5. Comparison with Other Models and Extensions
Relative to prior architectures:
- ViT/DeiT: Swin Transformer provides a hierarchical, multi-resolution architecture, whereas ViT/DeiT produce single-scale feature maps unsuitable for dense prediction without modification.
- CNN-based models (e.g., ResNet, ResNeXt): Swin Transformers can match or outperform these in accuracy, offering competitive speed and resource requirements.
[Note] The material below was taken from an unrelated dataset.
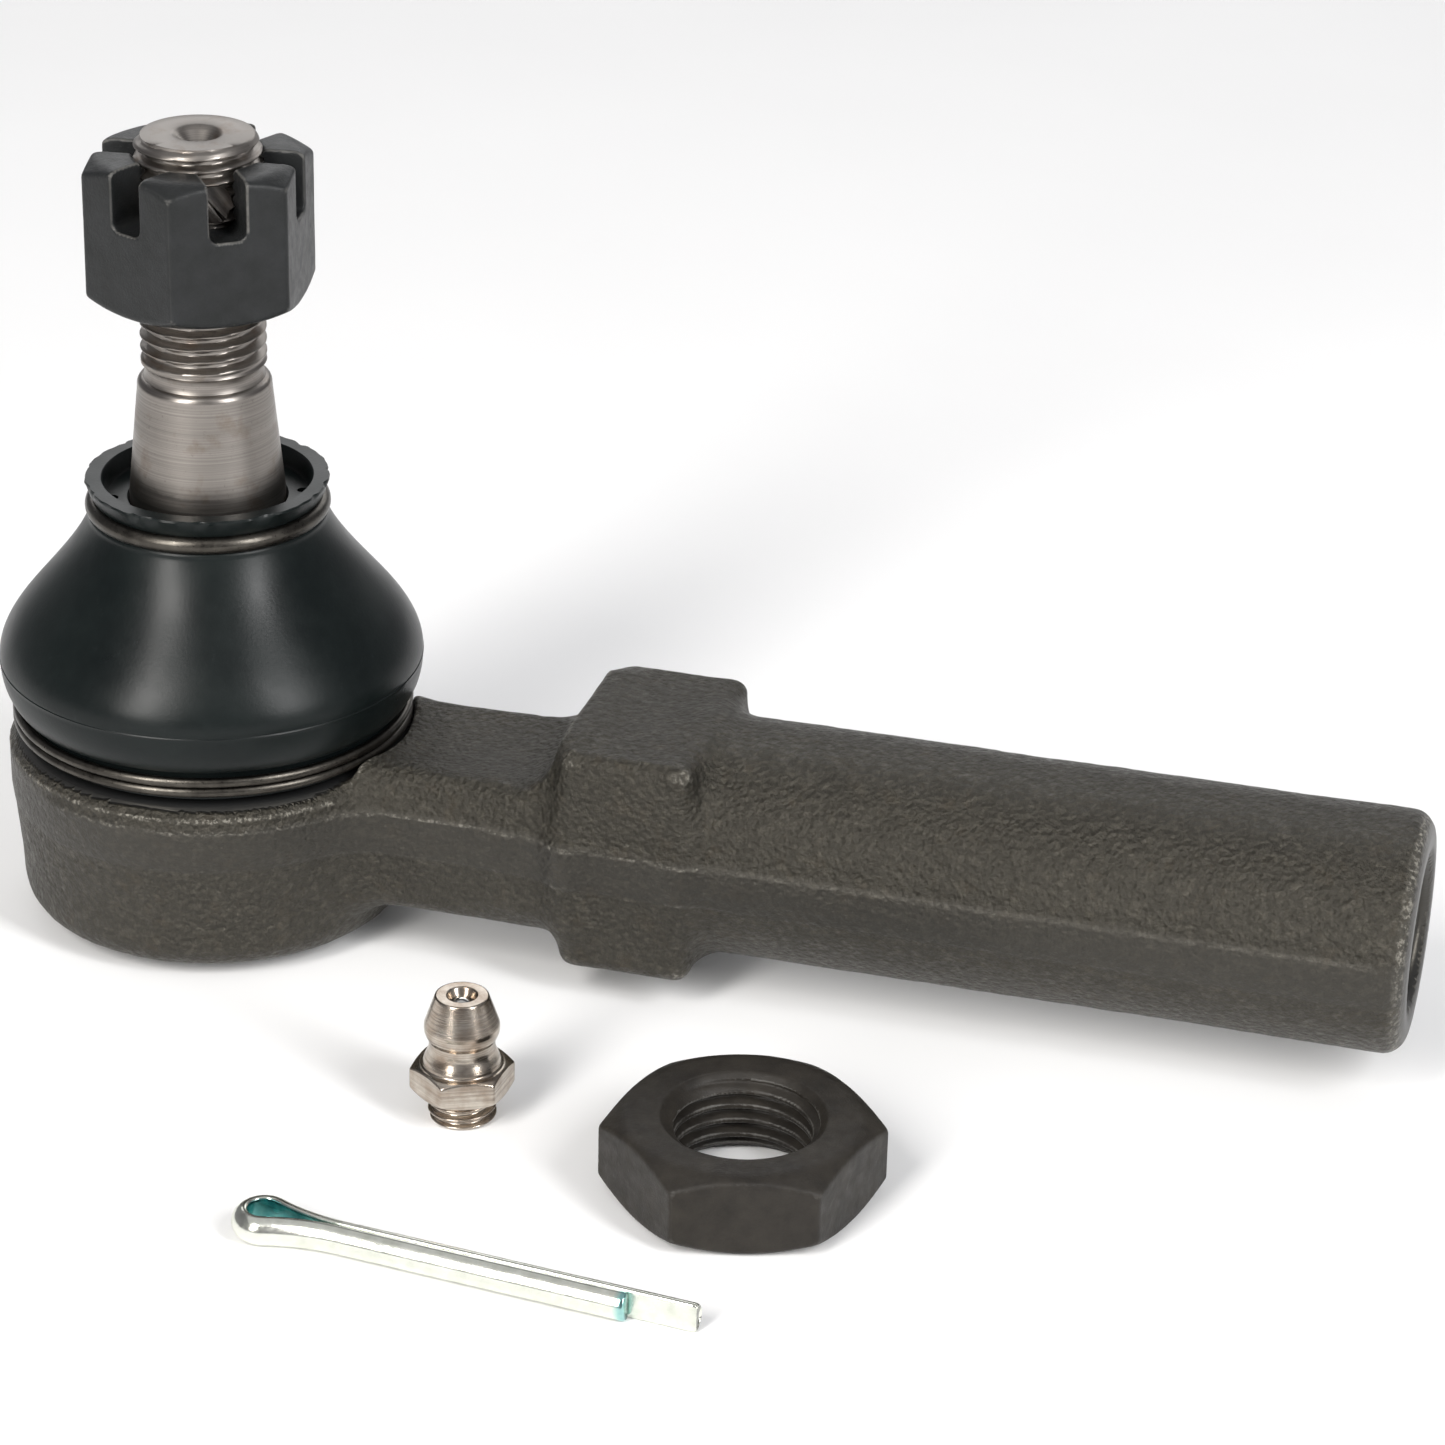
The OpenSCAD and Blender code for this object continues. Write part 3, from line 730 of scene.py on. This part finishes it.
def make_stud():
    turns = 128
    ball_r, flat_z, neck_r = 10.5, -9.6, 5.6
    root_r = STUD_THREAD_R - 0.35
    thread_start = TAPER_END + 1.85
    flat_r = math.sqrt(ball_r**2 - flat_z**2)
    start = math.degrees(math.atan2(flat_z, flat_r))
    end = math.degrees(math.acos(neck_r / ball_r))
    profile = [(0.6, flat_z)]
    profile += arc_points(0, 0, ball_r, start, end, 40)
    profile += [(neck_r, 11), (neck_r, 13.4)]
    profile += [(neck_r + 0.1, 14), (TAPER_R - 0.15, 18), (TAPER_R, 18.6)]
    profile += [(TAPER_R, z) for z in np.linspace(19.5, TAPER_START, 6)]
    taper_end_r = TAPER_R - (TAPER_END - TAPER_START) / 10
    profile += [(TAPER_R - (z - TAPER_START) / 10, z)
                for z in np.linspace(TAPER_START, TAPER_END - 0.7, 12)]
    profile += arc_points(taper_end_r - 0.75, TAPER_END - 0.5, 0.82, 5, 75, 7)
    profile += [(root_r + 0.05, TAPER_END + 0.55), (root_r, TAPER_END + 0.9), (root_r, thread_start - 0.4)]
    step = STUD_PITCH / 12
    thread_rows = np.arange(thread_start, STUD_TOP - 0.02, step)
    profile += [(STUD_THREAD_R, z) for z in thread_rows]
    rim = STUD_THREAD_R - 0.7
    profile += [(rim - 0.12, STUD_TOP), (4, STUD_TOP), (2.6, STUD_TOP - 0.02), (2.25, STUD_TOP - 0.12)]
    profile += [(1.9, STUD_TOP - 0.5), (1.3, STUD_TOP - 1.1), (0.5, STUD_TOP - 1.7)]

    def radius_at(r, z, a):
        cut = thread_depth(z, a, STUD_PITCH)
        cut = cut * smooth_step(thread_start - 0.1, thread_start + 1.1, z)
        threaded = np.where(r == STUD_THREAD_R, r - cut, r)
        tip = rim + (STUD_TOP - z) * 0.75
        return np.where(r == STUD_THREAD_R, np.minimum(threaded, tip), threaded)

    points, faces = lathe(profile, turns, radius_at)
    points, faces = close_poles(points, faces, turns)
    stud = new_piece("ball_stud_turned", points, faces, TURNED, "stud", ["ball_stud"], "machined_steel")
    turn = (0, math.pi / 2, COTTER_HOLE_ANGLE)
    drill(stud, "cotter_hole_cutter", COTTER_HOLE_R, 16, (0, 0, COTTER_HOLE_Z), turn)


def drill(piece, name, radius, length, centre, turn):
    """Cuts a round hole with an exact boolean and applies it."""
    points, faces = lathe([(radius, -length / 2), (radius, length / 2)], 40)
    points, faces = close_poles(points, faces, 40)
    rotation = np.array(Matrix.Rotation(turn[2], 3, "Z") @ Matrix.Rotation(turn[1], 3, "Y"))
    cutter = new_piece(name, points @ rotation.T + np.array(centre), faces, TURNED, None)
    modifier = piece.modifiers.new("hole", "BOOLEAN")
    modifier.object = cutter
    modifier.operation = "DIFFERENCE"
    modifier.solver = "EXACT"
    bpy.context.view_layer.update()
    graph = bpy.context.evaluated_depsgraph_get()
    mesh = bpy.data.meshes.new_from_object(piece.evaluated_get(graph))
    mesh.set_sharp_from_angle(angle=math.radians(42))
    piece.modifiers.clear()
    piece.data = mesh
    bpy.data.objects.remove(cutter)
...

Their flexibility for global context modeling via self-attention is a major advantage.
- All-MLP and novel architectures: All-MLP models (e.g., MLP-Mixer) also benefit from hierarchical structures and shifted windowing, as proposed in Swin Transformer.
Swin Transformers have inspired a broad range of subsequent research, including variants for video (by adapting patch embeddings to 3D, e.g., Video Swin Transformer (Liu et al., 2021)), domain-specific improvements (e.g., SwinNet for RGB-D salient object detection (Liu et al., 2022)), and applications to hardware acceleration and quantized inference.
6. Code and Implementation Resources
Official code and pre-trained models are available at https://github.com/microsoft/Swin-Transformer (Liu et al., 2021). The open-source release has encouraged adoption, reproducibility, and extension into both academic and industrial contexts.
The efficient design facilitates deployment in practical systems, including high-resolution inference for semantic segmentation, integration with detection pipelines, and porting to edge devices using hardware-aware modifications.
7. Impact and Influence in Computer Vision Research
The Swin Transformer established a flexible blueprint for vision Transformers that achieve strong empirical results on large-scale recognition and dense prediction tasks, with manageable computational cost. Its design principles—hierarchical feature extraction, windowed self-attention, shifted window mechanism, and linear scaling—have influenced a new generation of vision backbones. The architecture has catalyzed research into attention-based models across a wide spectrum of visual and multimodal applications.